* START Raw data *

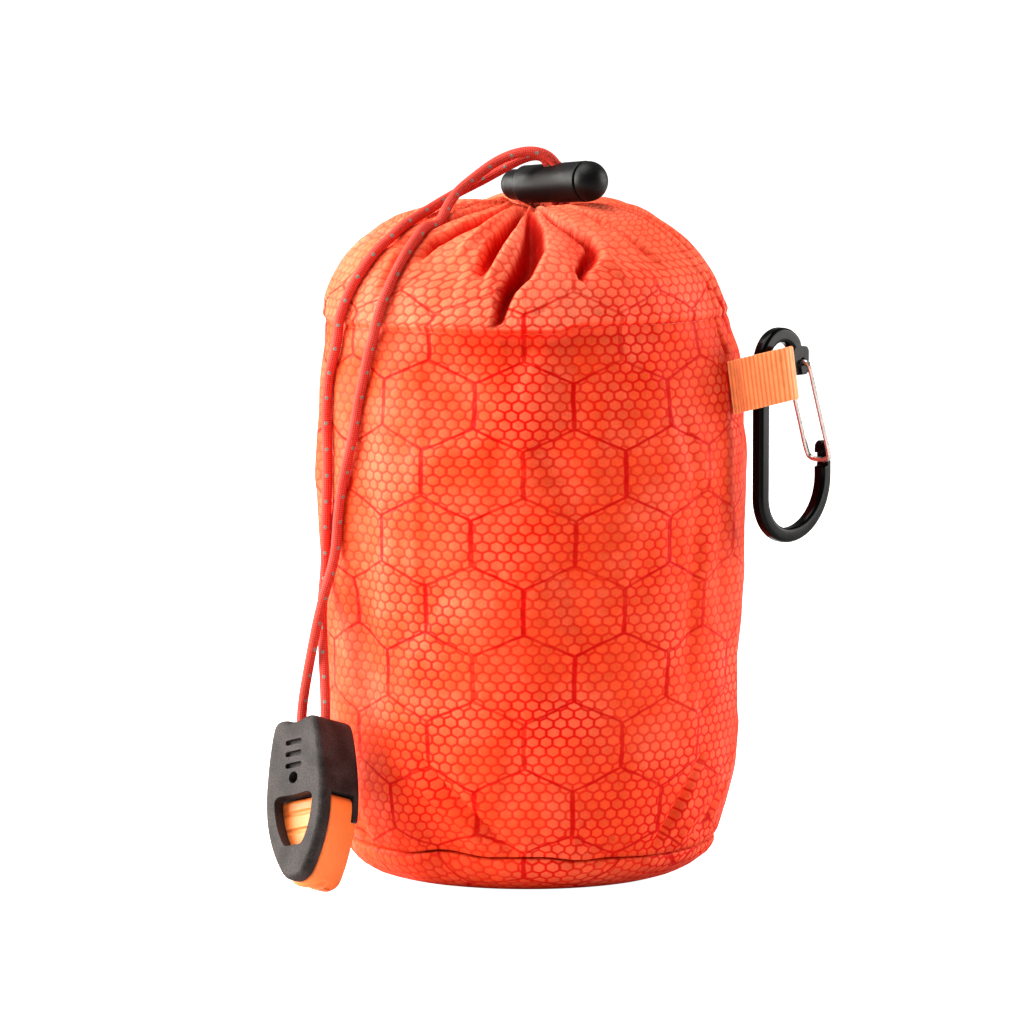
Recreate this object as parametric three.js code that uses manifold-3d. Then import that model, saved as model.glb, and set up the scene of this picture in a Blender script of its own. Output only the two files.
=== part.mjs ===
// Emergency sleeping bag packed in its drawstring sack, in millimetres, +Z up.
// The origin is the centre of the sack's base on the ground, and the front faces -Y.
import * as THREE from "three";
import { mergeVertices } from "three/addons/utils/BufferGeometryUtils.js";
import Module from "manifold-3d";

const wasm = await Module();
wasm.setup();

const radians = THREE.MathUtils.degToRad;

// Clear space between two pieces that touch
const GAP = 0.3;

// Sack wall: outline from the bottom seam to the gathered mouth, with the radius on each side
const WALL_ROWS = [
  { height: 9.1, left: 43.6, right: 43.4, front: 43.4, back: 43.6 },
  { height: 11.5, left: 45.5, right: 45.0, front: 45.3, back: 45.3 },
  { height: 17, left: 47.2, right: 46.8, front: 47.1, back: 47.0 },
  { height: 25, left: 48.2, right: 48.1, front: 48.3, back: 48.0 },
  { height: 36, left: 48.8, right: 49.0, front: 49.1, back: 48.7 },
  { height: 50, left: 49.4, right: 49.8, front: 49.8, back: 49.3 },
  { height: 65, left: 50.2, right: 50.4, front: 50.4, back: 50.2 },
  { height: 80, left: 51.2, right: 51.0, front: 51.0, back: 51.0 },
  { height: 95, left: 51.6, right: 51.5, front: 51.3, back: 51.4 },
  { height: 108, left: 51.4, right: 51.6, front: 51.0, back: 51.2 },
  { height: 118, left: 50.7, right: 50.8, front: 50.3, back: 50.5 },
  { height: 126, left: 49.9, right: 49.3, front: 49.4, back: 49.5 },
  { height: 133.4, left: 49.5, right: 47.0, front: 48.3, back: 48.2 },
  { height: 134.4, left: 49.6, right: 46.8, front: 49.0, back: 48.4 },
  { height: 139, left: 49.2, right: 44.8, front: 47.6, back: 46.9 },
  { height: 144, left: 47.2, right: 42.7, front: 45.6, back: 45.2 },
  { height: 148.5, left: 44.2, right: 39.8, front: 42.6, back: 42.3 },
  { height: 152, left: 40.9, right: 36.8, front: 39.2, back: 39.3 },
  { height: 155, left: 37.0, right: 32.9, front: 35.2, back: 35.3 },
  { height: 157.6, left: 31.5, right: 28.9, front: 30.2, back: 30.4 },
  { height: 159.5, left: 25.5, right: 25.0, front: 25.2, back: 25.2 },
  { height: 160.7, left: 19.0, right: 20.5, front: 20.0, back: 19.0 },
  { height: 160.8, left: 13.5, right: 16.5, front: 16.5, back: 13.5 },
  { height: 160.2, left: 8.5, right: 12.5, front: 12.5, back: 8.5 },
  { height: 159.6, left: 4.5, right: 8.5, front: 8.5, back: 4.5 },
];
const MOUTH_HEIGHT = 159.3;
const WALL_SEGMENTS = 120;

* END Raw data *

## Given task
Repeat the listing in full, keeping every line exactly as it is.

## Output for this exercise
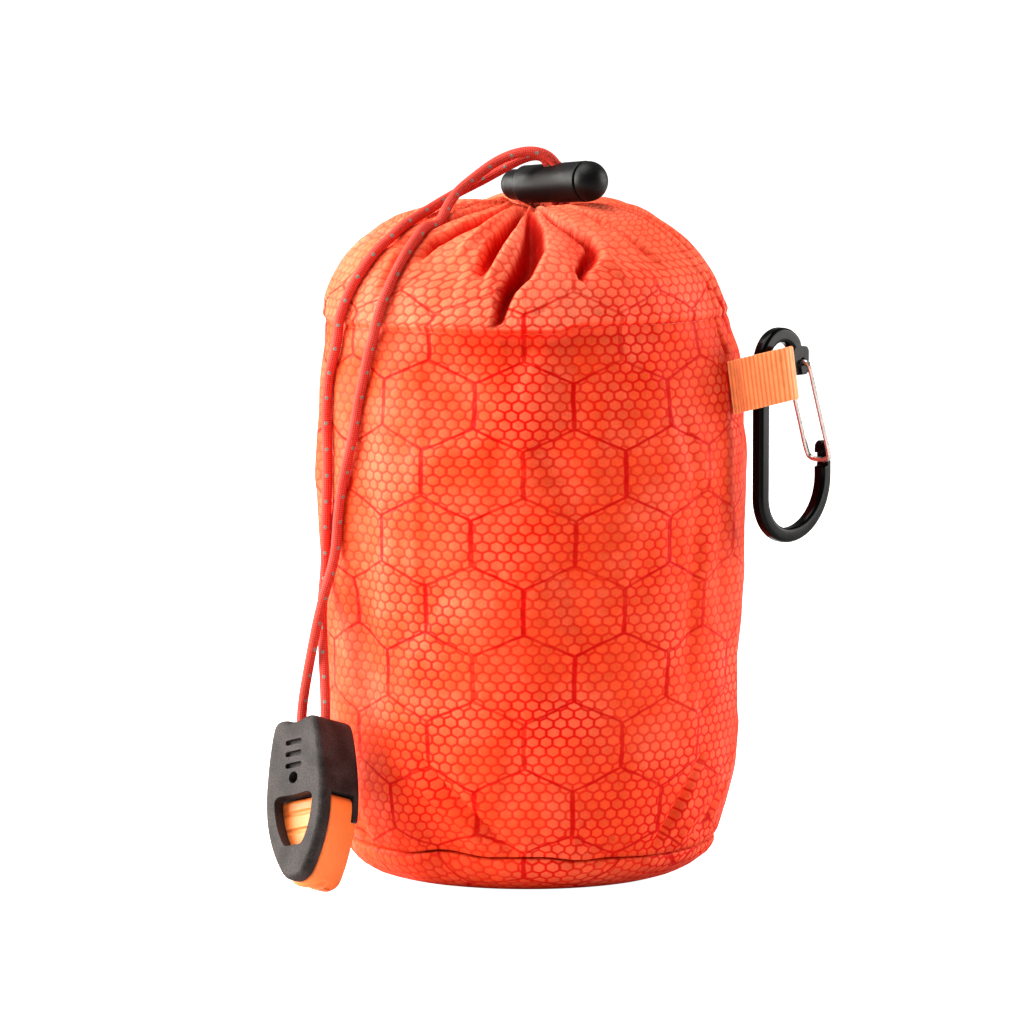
Recreate this object as parametric three.js code that uses manifold-3d. Then import that model, saved as model.glb, and set up the scene of this picture in a Blender script of its own. Output only the two files.
=== part.mjs ===
// Emergency sleeping bag packed in its drawstring sack, in millimetres, +Z up.
// The origin is the centre of the sack's base on the ground, and the front faces -Y.
import * as THREE from "three";
import { mergeVertices } from "three/addons/utils/BufferGeometryUtils.js";
import Module from "manifold-3d";

const wasm = await Module();
wasm.setup();

const radians = THREE.MathUtils.degToRad;

// Clear space between two pieces that touch
const GAP = 0.3;

// Sack wall: outline from the bottom seam to the gathered mouth, with the radius on each side
const WALL_ROWS = [
  { height: 9.1, left: 43.6, right: 43.4, front: 43.4, back: 43.6 },
  { height: 11.5, left: 45.5, right: 45.0, front: 45.3, back: 45.3 },
  { height: 17, left: 47.2, right: 46.8, front: 47.1, back: 47.0 },
  { height: 25, left: 48.2, right: 48.1, front: 48.3, back: 48.0 },
  { height: 36, left: 48.8, right: 49.0, front: 49.1, back: 48.7 },
  { height: 50, left: 49.4, right: 49.8, front: 49.8, back: 49.3 },
  { height: 65, left: 50.2, right: 50.4, front: 50.4, back: 50.2 },
  { height: 80, left: 51.2, right: 51.0, front: 51.0, back: 51.0 },
  { height: 95, left: 51.6, right: 51.5, front: 51.3, back: 51.4 },
  { height: 108, left: 51.4, right: 51.6, front: 51.0, back: 51.2 },
  { height: 118, left: 50.7, right: 50.8, front: 50.3, back: 50.5 },
  { height: 126, left: 49.9, right: 49.3, front: 49.4, back: 49.5 },
  { height: 133.4, left: 49.5, right: 47.0, front: 48.3, back: 48.2 },
  { height: 134.4, left: 49.6, right: 46.8, front: 49.0, back: 48.4 },
  { height: 139, left: 49.2, right: 44.8, front: 47.6, back: 46.9 },
  { height: 144, left: 47.2, right: 42.7, front: 45.6, back: 45.2 },
  { height: 148.5, left: 44.2, right: 39.8, front: 42.6, back: 42.3 },
  { height: 152, left: 40.9, right: 36.8, front: 39.2, back: 39.3 },
  { height: 155, left: 37.0, right: 32.9, front: 35.2, back: 35.3 },
  { height: 157.6, left: 31.5, right: 28.9, front: 30.2, back: 30.4 },
  { height: 159.5, left: 25.5, right: 25.0, front: 25.2, back: 25.2 },
  { height: 160.7, left: 19.0, right: 20.5, front: 20.0, back: 19.0 },
  { height: 160.8, left: 13.5, right: 16.5, front: 16.5, back: 13.5 },
  { height: 160.2, left: 8.5, right: 12.5, front: 12.5, back: 8.5 },
  { height: 159.6, left: 4.5, right: 8.5, front: 8.5, back: 4.5 },
];
const MOUTH_HEIGHT = 159.3;
const WALL_SEGMENTS = 120;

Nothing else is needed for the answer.